**DATASET ENTRIES**
:::::

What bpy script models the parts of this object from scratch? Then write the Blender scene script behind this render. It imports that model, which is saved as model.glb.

:::::

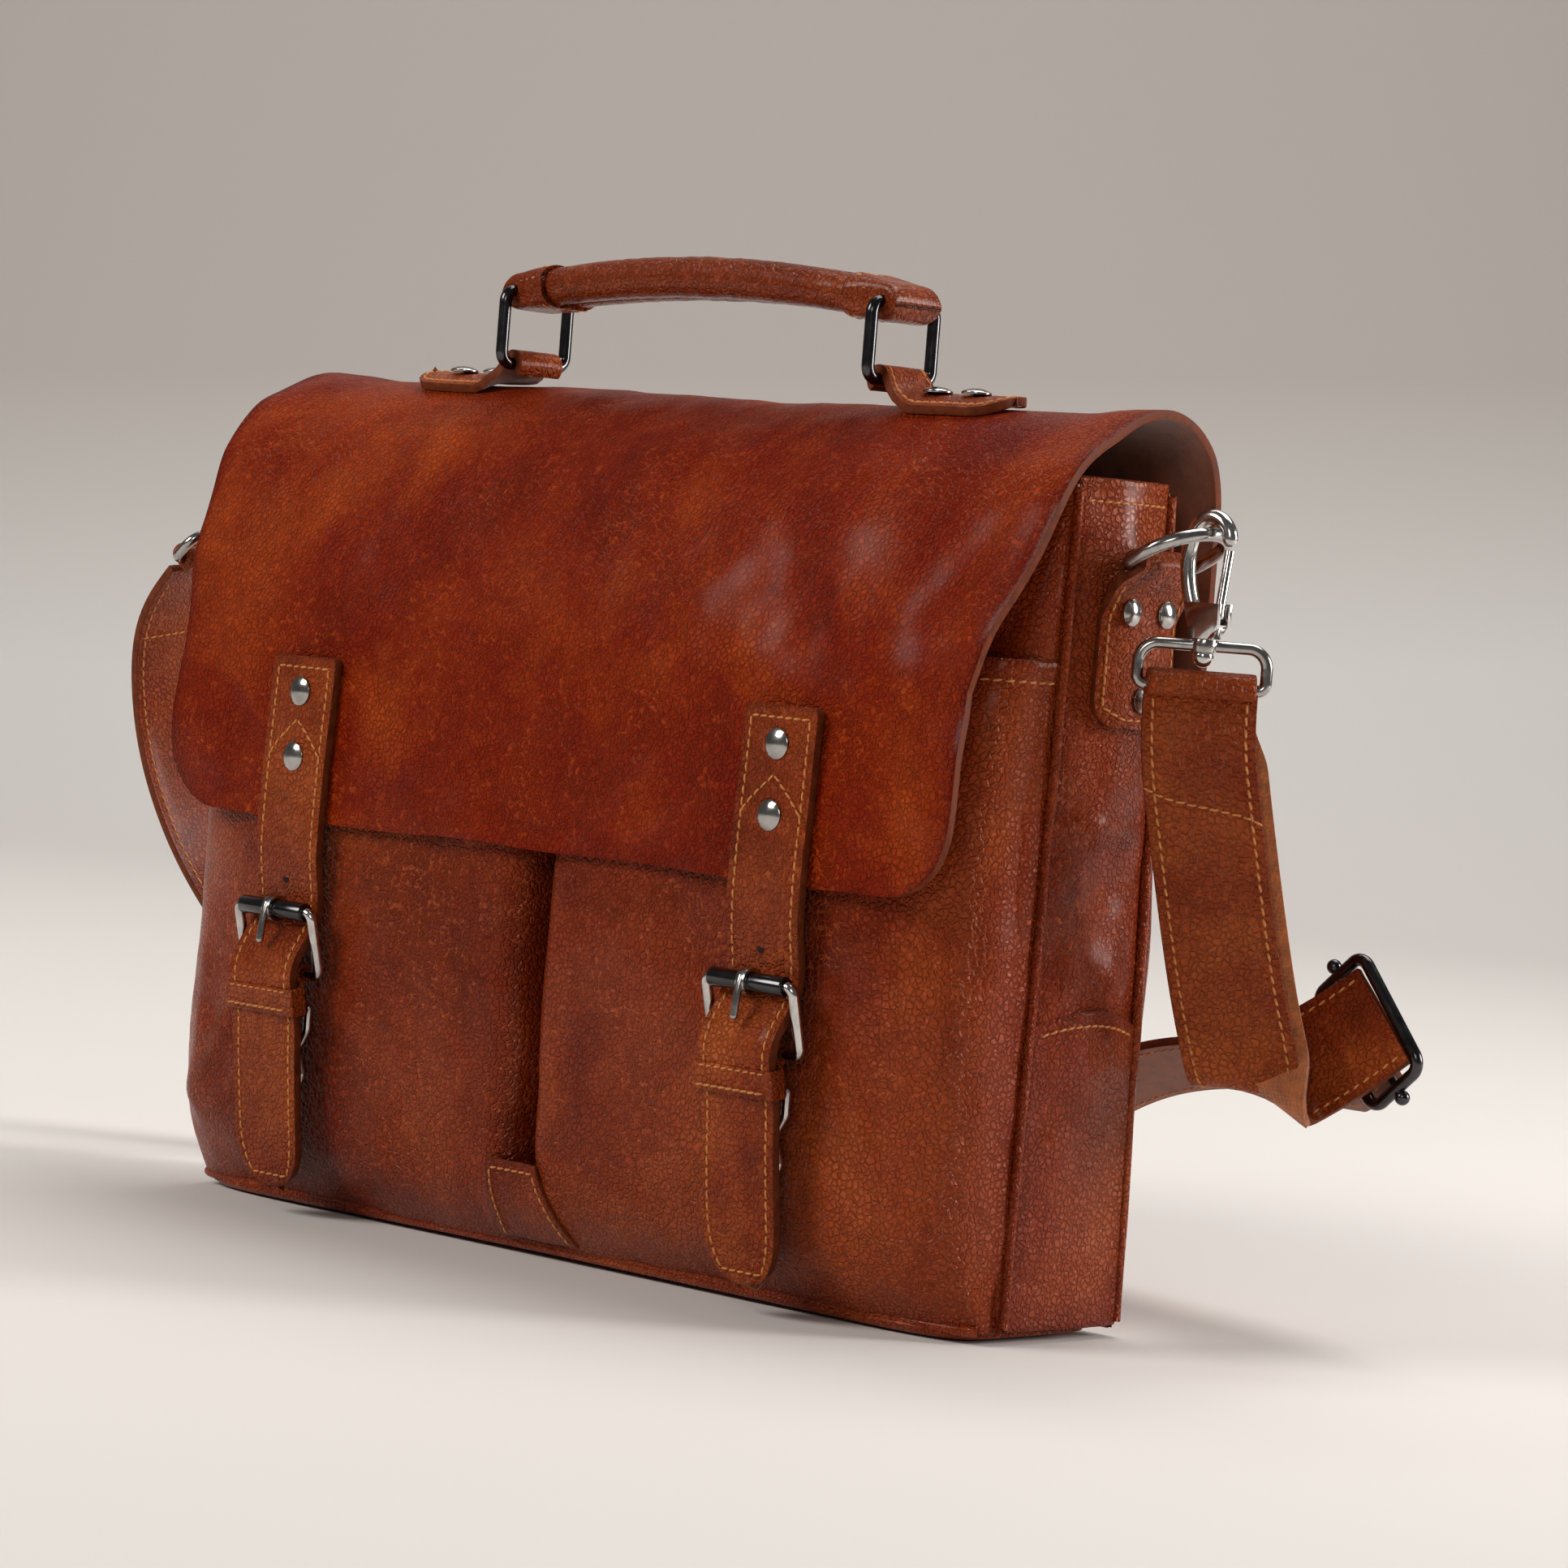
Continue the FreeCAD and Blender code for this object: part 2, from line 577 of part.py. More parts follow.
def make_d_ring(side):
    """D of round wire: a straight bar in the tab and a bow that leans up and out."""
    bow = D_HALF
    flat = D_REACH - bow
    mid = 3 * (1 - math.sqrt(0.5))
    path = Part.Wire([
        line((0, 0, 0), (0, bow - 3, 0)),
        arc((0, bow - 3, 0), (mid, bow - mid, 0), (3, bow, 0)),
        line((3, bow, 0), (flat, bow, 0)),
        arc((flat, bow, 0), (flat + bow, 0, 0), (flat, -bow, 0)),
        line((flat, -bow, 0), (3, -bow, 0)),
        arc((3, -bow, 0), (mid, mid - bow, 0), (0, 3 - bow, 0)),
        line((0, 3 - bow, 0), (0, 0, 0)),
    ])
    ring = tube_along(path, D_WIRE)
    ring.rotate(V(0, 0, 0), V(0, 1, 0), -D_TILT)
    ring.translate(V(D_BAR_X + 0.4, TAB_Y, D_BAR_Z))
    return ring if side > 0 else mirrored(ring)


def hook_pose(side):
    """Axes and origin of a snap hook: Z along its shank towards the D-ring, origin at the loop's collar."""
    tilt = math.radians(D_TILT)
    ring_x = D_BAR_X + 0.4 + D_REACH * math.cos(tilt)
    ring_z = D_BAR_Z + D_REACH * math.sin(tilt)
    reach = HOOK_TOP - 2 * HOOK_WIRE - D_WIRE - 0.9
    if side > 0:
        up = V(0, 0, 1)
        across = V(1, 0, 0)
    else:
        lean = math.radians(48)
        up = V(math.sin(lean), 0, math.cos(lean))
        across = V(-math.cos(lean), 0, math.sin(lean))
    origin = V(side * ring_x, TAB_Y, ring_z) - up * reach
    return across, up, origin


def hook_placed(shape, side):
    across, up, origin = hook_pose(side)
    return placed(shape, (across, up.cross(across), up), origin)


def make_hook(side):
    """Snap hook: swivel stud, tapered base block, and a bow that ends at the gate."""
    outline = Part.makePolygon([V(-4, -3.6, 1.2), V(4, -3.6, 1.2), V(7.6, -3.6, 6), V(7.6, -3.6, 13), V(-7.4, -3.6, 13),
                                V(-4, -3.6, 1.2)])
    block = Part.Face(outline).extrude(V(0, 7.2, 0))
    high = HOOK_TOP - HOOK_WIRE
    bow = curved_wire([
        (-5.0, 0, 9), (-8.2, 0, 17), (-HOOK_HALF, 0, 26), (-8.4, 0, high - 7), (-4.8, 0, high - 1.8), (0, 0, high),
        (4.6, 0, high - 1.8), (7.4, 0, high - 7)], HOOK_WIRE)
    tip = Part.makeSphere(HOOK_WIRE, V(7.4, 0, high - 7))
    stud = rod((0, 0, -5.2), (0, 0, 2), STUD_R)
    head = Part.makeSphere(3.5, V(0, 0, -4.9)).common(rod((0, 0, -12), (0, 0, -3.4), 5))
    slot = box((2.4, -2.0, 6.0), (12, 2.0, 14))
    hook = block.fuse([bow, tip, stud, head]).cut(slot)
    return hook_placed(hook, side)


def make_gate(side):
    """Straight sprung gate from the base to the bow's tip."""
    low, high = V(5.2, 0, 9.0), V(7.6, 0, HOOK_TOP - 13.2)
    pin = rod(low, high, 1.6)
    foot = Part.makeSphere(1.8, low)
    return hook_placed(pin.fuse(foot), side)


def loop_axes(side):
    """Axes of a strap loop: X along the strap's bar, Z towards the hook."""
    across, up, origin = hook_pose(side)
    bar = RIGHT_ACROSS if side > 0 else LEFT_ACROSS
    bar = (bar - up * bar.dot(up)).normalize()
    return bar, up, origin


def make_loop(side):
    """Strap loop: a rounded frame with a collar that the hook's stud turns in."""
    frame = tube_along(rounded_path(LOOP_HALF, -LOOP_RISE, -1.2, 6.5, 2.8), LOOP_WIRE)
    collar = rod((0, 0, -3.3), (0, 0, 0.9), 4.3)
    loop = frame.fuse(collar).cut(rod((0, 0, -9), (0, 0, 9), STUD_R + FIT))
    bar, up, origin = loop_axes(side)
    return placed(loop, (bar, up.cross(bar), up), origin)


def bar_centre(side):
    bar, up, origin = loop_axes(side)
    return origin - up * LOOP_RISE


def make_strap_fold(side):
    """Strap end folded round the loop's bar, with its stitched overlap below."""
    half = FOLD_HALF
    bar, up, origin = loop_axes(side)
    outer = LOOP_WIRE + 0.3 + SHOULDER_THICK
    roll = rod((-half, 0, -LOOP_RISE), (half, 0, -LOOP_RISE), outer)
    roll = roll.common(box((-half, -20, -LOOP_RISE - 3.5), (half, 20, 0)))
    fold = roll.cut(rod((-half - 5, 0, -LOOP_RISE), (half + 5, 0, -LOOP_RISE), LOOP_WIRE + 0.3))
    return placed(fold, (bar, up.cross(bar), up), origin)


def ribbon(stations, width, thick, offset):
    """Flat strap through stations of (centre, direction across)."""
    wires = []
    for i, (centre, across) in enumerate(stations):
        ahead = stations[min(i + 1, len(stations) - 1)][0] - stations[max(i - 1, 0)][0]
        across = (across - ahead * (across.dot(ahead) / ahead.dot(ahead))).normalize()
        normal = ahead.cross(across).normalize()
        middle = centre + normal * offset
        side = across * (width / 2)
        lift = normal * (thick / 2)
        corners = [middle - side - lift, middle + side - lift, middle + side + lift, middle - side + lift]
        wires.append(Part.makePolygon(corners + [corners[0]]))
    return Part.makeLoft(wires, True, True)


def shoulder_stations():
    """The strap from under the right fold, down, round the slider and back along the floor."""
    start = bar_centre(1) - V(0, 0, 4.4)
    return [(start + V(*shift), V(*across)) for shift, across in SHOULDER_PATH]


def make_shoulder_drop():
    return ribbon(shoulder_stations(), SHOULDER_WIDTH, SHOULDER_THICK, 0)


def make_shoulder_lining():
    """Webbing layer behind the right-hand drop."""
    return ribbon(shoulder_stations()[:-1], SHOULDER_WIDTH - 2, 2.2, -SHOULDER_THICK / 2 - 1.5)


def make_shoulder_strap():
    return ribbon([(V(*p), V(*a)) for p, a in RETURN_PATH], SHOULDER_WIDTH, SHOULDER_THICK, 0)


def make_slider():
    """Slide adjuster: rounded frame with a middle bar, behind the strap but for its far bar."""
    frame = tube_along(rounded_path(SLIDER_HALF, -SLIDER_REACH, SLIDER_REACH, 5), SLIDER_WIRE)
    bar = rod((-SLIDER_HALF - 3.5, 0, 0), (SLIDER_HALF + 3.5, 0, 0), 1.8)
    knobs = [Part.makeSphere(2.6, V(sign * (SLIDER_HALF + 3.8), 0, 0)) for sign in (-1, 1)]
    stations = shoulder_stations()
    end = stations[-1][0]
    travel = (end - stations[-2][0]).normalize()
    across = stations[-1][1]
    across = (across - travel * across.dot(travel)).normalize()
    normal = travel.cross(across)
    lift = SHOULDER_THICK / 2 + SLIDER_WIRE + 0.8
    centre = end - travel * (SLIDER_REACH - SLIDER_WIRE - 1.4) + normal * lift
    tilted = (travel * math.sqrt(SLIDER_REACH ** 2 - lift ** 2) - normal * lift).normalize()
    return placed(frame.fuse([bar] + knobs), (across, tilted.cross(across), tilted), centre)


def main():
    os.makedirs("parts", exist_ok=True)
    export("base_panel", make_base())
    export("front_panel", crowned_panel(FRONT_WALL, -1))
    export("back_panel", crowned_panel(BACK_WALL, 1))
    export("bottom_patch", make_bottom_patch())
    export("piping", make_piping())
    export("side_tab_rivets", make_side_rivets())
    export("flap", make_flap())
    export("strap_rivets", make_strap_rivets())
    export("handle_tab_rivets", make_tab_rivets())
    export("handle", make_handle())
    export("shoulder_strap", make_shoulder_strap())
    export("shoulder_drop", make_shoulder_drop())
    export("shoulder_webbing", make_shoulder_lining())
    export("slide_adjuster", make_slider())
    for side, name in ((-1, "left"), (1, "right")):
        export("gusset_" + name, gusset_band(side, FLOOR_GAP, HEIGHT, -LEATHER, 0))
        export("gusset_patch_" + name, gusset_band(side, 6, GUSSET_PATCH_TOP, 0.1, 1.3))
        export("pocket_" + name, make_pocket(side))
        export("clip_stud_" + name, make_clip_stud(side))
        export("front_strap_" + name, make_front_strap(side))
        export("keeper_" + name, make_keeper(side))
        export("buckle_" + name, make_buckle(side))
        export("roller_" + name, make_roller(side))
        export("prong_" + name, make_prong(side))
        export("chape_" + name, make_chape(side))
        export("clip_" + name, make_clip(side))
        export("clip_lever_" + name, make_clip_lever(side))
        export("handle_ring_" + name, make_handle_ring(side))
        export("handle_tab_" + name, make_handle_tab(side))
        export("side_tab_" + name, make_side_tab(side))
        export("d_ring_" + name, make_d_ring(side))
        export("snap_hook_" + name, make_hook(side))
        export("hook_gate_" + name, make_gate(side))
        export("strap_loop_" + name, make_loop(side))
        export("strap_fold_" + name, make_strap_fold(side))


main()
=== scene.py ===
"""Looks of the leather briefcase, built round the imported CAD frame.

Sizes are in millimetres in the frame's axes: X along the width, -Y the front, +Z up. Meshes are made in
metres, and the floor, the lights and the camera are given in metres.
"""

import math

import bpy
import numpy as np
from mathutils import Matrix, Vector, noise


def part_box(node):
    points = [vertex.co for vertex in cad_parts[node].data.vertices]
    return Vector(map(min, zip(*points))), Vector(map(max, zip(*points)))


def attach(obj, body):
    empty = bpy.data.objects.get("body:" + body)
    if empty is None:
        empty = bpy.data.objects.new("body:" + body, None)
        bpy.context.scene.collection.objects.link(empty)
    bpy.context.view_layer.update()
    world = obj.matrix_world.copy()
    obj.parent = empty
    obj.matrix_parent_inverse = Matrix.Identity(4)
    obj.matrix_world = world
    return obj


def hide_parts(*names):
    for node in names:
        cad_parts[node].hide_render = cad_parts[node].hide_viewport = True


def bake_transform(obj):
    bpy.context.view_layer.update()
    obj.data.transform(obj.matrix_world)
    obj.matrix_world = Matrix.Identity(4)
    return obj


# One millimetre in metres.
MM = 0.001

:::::

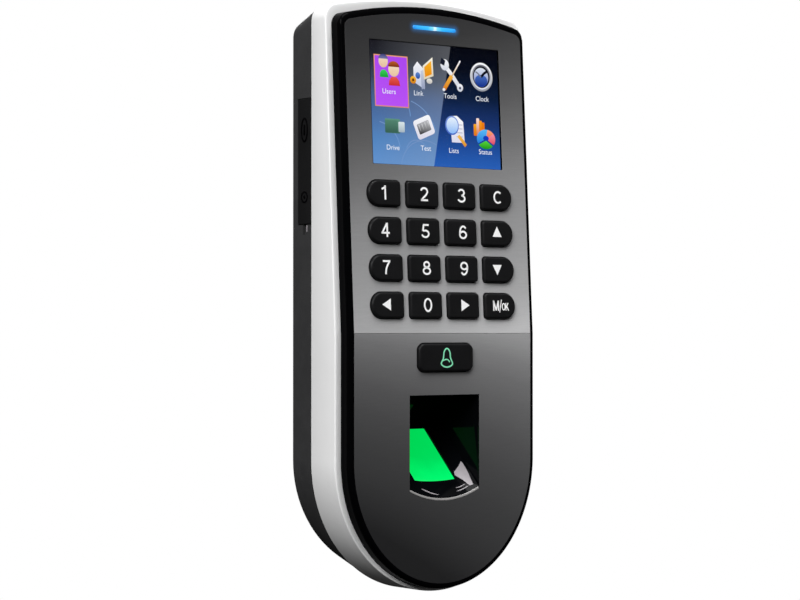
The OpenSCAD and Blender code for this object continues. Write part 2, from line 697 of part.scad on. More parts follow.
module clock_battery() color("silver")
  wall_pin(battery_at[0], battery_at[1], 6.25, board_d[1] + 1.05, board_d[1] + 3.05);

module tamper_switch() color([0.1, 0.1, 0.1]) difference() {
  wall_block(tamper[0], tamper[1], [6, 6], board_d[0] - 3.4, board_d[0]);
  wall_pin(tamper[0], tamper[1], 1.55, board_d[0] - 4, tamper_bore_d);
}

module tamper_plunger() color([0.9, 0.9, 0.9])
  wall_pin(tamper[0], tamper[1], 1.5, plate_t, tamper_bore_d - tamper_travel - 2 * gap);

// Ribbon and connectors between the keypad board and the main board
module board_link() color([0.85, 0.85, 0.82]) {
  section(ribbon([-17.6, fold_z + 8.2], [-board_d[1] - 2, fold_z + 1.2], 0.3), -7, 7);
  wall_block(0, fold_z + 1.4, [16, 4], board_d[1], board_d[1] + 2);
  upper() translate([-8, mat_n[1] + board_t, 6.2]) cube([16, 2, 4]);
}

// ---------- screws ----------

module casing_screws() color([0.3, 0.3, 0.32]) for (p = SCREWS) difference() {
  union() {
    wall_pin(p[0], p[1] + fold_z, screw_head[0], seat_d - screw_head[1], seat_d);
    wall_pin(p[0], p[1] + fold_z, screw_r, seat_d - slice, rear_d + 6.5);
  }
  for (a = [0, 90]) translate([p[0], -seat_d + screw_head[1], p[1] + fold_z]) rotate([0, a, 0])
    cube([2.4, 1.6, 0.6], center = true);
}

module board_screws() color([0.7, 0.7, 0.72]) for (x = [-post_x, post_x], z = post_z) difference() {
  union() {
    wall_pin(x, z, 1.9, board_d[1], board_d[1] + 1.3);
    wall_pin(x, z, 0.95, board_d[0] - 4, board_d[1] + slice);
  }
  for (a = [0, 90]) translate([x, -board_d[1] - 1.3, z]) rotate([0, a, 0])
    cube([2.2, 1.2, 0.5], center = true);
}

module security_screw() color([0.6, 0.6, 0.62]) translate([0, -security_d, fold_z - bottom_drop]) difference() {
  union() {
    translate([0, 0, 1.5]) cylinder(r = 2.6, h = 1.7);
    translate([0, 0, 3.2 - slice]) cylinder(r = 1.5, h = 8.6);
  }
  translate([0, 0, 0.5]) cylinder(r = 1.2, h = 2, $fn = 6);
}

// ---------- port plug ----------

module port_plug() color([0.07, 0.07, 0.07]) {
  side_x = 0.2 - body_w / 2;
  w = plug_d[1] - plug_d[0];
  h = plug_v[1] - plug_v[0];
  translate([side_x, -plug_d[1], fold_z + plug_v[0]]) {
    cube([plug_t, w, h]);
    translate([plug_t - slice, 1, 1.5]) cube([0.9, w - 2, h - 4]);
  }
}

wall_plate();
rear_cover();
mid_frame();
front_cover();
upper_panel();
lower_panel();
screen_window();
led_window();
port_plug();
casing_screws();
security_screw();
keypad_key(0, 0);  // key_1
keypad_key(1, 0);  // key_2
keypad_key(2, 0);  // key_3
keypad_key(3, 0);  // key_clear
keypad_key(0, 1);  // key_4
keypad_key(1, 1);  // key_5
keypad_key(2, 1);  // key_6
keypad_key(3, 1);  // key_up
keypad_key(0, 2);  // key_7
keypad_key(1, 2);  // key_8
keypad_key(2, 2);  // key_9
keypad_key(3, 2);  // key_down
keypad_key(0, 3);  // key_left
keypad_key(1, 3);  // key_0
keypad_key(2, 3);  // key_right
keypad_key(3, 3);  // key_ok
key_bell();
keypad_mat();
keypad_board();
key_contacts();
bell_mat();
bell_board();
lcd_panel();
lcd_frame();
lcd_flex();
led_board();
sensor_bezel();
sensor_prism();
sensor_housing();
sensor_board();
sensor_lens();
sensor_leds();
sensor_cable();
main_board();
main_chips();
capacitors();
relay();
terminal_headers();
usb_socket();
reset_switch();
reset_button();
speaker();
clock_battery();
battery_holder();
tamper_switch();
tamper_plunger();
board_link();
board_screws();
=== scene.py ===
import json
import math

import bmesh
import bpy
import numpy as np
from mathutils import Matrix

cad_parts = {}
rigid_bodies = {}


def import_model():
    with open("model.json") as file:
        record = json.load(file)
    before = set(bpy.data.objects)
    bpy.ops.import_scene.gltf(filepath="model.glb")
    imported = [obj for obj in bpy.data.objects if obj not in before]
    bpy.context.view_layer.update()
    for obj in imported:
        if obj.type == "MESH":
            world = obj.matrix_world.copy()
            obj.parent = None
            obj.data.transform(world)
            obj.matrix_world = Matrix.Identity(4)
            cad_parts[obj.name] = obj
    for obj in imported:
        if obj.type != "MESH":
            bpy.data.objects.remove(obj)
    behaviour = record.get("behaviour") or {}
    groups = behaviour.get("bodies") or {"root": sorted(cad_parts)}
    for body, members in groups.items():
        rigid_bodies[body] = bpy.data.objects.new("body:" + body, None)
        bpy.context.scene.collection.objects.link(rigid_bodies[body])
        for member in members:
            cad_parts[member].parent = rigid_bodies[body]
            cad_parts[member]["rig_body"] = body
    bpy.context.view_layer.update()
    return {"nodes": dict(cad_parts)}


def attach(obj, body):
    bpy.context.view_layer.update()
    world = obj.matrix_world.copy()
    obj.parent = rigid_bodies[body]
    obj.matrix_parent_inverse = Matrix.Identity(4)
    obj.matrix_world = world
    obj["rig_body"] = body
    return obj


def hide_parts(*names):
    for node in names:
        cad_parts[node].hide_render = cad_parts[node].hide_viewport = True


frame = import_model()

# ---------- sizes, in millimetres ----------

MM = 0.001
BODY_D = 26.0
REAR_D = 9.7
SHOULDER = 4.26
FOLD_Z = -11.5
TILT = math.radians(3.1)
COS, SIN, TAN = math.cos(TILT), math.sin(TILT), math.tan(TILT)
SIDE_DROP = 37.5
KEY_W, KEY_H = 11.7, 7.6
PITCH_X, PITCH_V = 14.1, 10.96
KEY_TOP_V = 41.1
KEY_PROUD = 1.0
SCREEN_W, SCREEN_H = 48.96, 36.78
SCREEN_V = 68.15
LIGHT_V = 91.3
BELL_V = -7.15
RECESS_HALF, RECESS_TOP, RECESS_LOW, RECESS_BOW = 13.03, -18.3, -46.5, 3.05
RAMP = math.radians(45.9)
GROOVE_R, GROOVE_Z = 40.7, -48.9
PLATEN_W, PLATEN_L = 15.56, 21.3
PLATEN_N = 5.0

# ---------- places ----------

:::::

Give again the run of lines that opens at the line with "Continue the FreeCAD" and closes at the line with "return ring if", exactly, and only that run.

**EXERCISE SOLUTION**
Continue the FreeCAD and Blender code for this object: part 2, from line 577 of part.py. More parts follow.
def make_d_ring(side):
    """D of round wire: a straight bar in the tab and a bow that leans up and out."""
    bow = D_HALF
    flat = D_REACH - bow
    mid = 3 * (1 - math.sqrt(0.5))
    path = Part.Wire([
        line((0, 0, 0), (0, bow - 3, 0)),
        arc((0, bow - 3, 0), (mid, bow - mid, 0), (3, bow, 0)),
        line((3, bow, 0), (flat, bow, 0)),
        arc((flat, bow, 0), (flat + bow, 0, 0), (flat, -bow, 0)),
        line((flat, -bow, 0), (3, -bow, 0)),
        arc((3, -bow, 0), (mid, mid - bow, 0), (0, 3 - bow, 0)),
        line((0, 3 - bow, 0), (0, 0, 0)),
    ])
    ring = tube_along(path, D_WIRE)
    ring.rotate(V(0, 0, 0), V(0, 1, 0), -D_TILT)
    ring.translate(V(D_BAR_X + 0.4, TAB_Y, D_BAR_Z))
    return ring if side > 0 else mirrored(ring)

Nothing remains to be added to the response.